Contramão da necessidade de investimentos em pesquisa
A Frente Parlamentar pela Valorização das Universidades Federais também manifestou preocupação com a possibilidade iminente de perda de bolsas nos programas de pós-graduação e defendeu que o contexto atual necessita ainda mais investimento na ciência. “No momento em que o país enfrenta a pandemia da covid-19, a atitude arbitrária da Capes é gravíssima e contrária aos interesses da sociedade, tendo em vista que os pesquisadores têm papel relevante no enfrentamento dessa crise de saúde pública.”
O presidente da Sociedade Brasileira para o Progresso da Ciência (SBPC), Ildeo Moreira, acrescenta que as mudanças podem levar o sistema de pós-graduação brasileiro ao colapso no momento em que mais se precisa da produção científica.
Em ofício ao presidente da Capes, Benedito Aguiar Neto, Moreira alertou para o contrassenso da medida do governo Bolsonaro. “É paradoxal que, num momento em que o Brasil vive situação de extrema dificuldade causada pela pandemia da Covid-19, cujo enfrentamento requer exatamente o fortalecimento de nossa capacidade de produzir conhecimento científico em todas as áreas, sejam feitos cortes nas cotas de bolsas de pós-graduação”.
No documento, o dirigente lembra que, em recente reunião realizada entre Capes e representantes de sociedades científicas, foi discutido o estabelecimento de um canal de diálogo para tratar dos desafios atuais e futuros da pós-graduação brasileira. “Foi criado um Grupo de Trabalho que congrega a SBPC e dirigentes de Sociedades para acompanhar e sugerir diretrizes e políticas.

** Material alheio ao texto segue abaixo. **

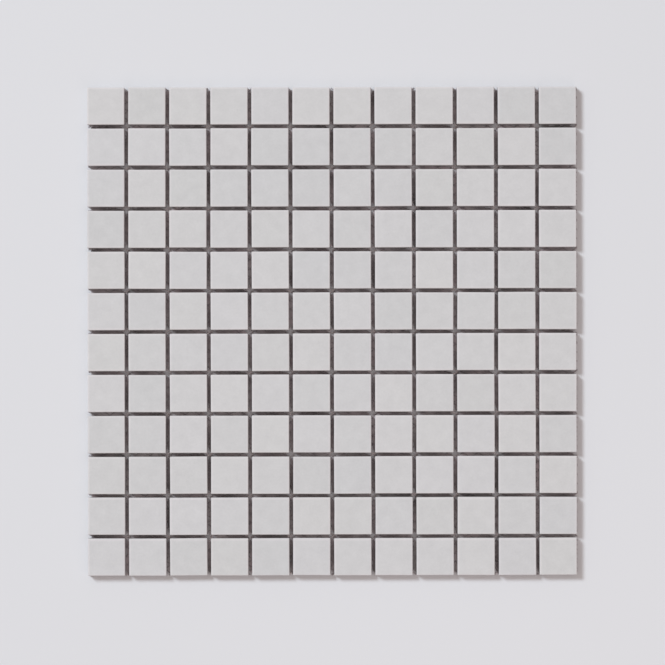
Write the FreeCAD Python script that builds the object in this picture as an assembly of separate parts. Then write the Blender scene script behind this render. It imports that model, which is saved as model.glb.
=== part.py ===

Fomos todos surpreendidos por esta Portaria que não foi discutida com representantes da comunidade científica, com atores institucionais como a Andifes e o Foprop, nem mesmo no Conselho Superior da própria Capes”, lamenta, enfatizando que a “excelência da produção científica depende criticamente da qualidade da gestão elaborada pelos órgãos responsáveis”.